Ask Me Anything Question
"I’ve enjoyed your advice on segmentation, but I notice that you don’t speak much about demographic segmentation, is that not something we should be concerned about?"
You’re correct! JCA Arts Marketing firmly believes that behavioral segmentation, how a person behaves (when they buy, what they see, how much they pay, etc.), is the most reliable way to determine the way a person is most likely to interact with your organization.

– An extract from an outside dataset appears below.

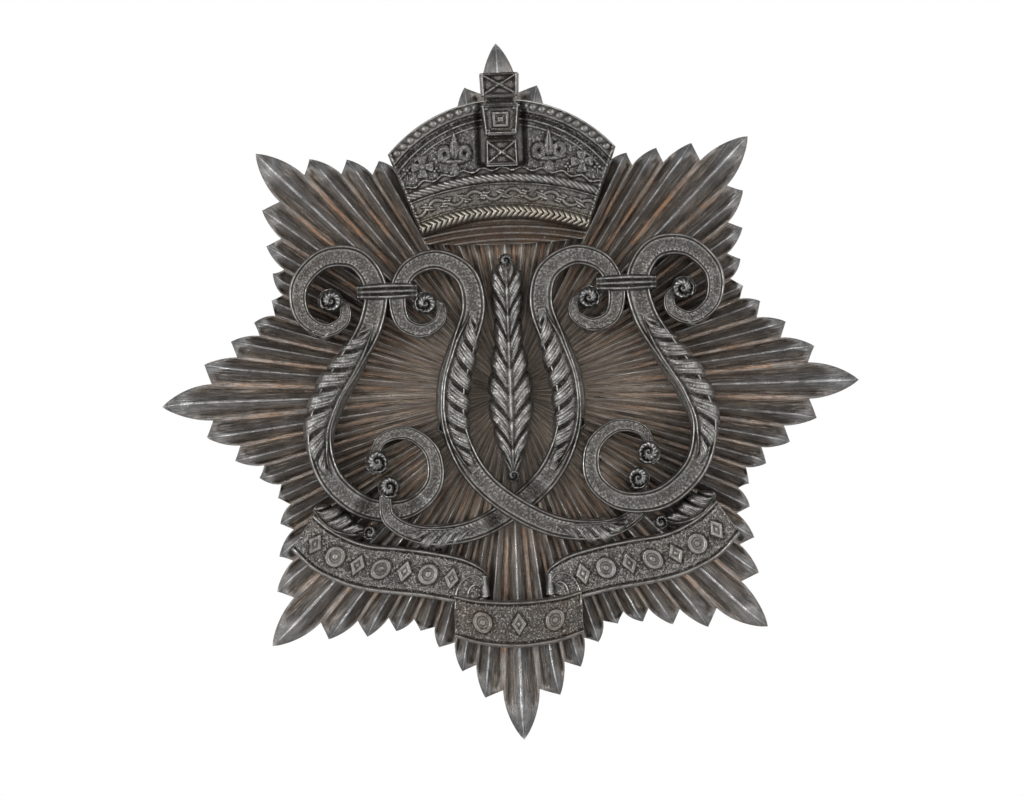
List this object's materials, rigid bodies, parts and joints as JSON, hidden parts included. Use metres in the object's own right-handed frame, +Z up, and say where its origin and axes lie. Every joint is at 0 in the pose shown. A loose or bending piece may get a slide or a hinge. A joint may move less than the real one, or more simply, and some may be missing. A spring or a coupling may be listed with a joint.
{
  "type": "cap badge",
  "caption": "Tarnished silver cap badge: a rayed star with a crown, interlaced scrollwork and a folded ribbon on its face, and pinned lugs on its back",
  "frame": {"origin": "middle of the star on the plane its back rests on, midway between the two lugs", "axes": "+Z up towards the crown, -Y out of the face towards the viewer, +Y out of the back along the lugs, +X to the viewer's right"},
  "size_m": [0.06, 0.0142, 0.06],
  "materials": {
    "silver_star": "tarnished silver, brown in the grooves",
    "silver_cast": "tarnished cast silver",
    "brass_fixings": "dull brass",
    "silver_lug": "dull silver",
    "brass_pin": "drawn brass wire"
  },
  "bodies": {
    "badge": {"star_plate": "silver_star", "crown": "silver_cast", "crown_front_arch": "silver_cast", "outer_scroll_left": "silver_cast", "outer_scroll_right": "silver_cast", "inner_scroll_left": "silver_cast", "inner_scroll_right": "silver_cast", "scroll_collars": "silver_cast", "centre_plume": "silver_cast", "ribbon_left": "silver_cast", "ribbon_right": "silver_cast", "ribbon_centre": "silver_cast", "leaf_spray_left": "silver_cast", "leaf_spray_right": "silver_cast", "crown_studs": "brass_fixings", "scroll_studs": "brass_fixings", "ribbon_studs": "brass_fixings", "stud_washers": "brass_fixings", "stud_nuts": "brass_fixings", "lug_left": "silver_lug", "lug_right": "silver_lug"},
    "split_pin": {"cotter_pin": "brass_pin"}
  },
  "joints": [
    {"name": "cotter_slide", "type": "slide", "parent": "badge", "child": "split_pin", "axis": [-1, 0, 0], "range_m": [0, 0.028]}
  ]
}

That is not to say that demographic or attitudinal (their self-selected preferences) segmentations aren’t valuable, but making assumptions off of them can miss the mark and, at worst, be racist, ageist, or classist. It’s true that knowing which of your patrons belong to specific ethnicities, generations, or income brackets are crucial to meeting a variety of goals. You need to ensure your organization is reaching a diverse audience and is accessible to the varying needs of a multitude of demographics. You also want to be able to track the changes in your audience over time to show that you’re moving toward meeting those goals.
However, segmenting your audience based on this information can quickly become problematic. For example, let’s say you have a performance coming up for that you expect will appeal to a specific ethnic community. You’ll certainly want to reach out to them but what happens when the production is done—do you just “ignore” them until your next culturally relevant piece? Or let’s say you want to ensure an upcoming concert is packed with Millennials so you send a deep discount code. Have you then trained these patrons to expect that discount as they age out?
Behavioral segmentation allows you to examine how patrons are behaving without any bias. You can determine who likes certain types of art without assuming anything about their heritage or who is paying full price without assuming anything about their age or socio-economic status. Those behavioral segments are just as diverse as the ideal audiences you are trying to reach. So yes, demographics are important to understand, but ultimately can obstructive a well-defined segmentation strategy.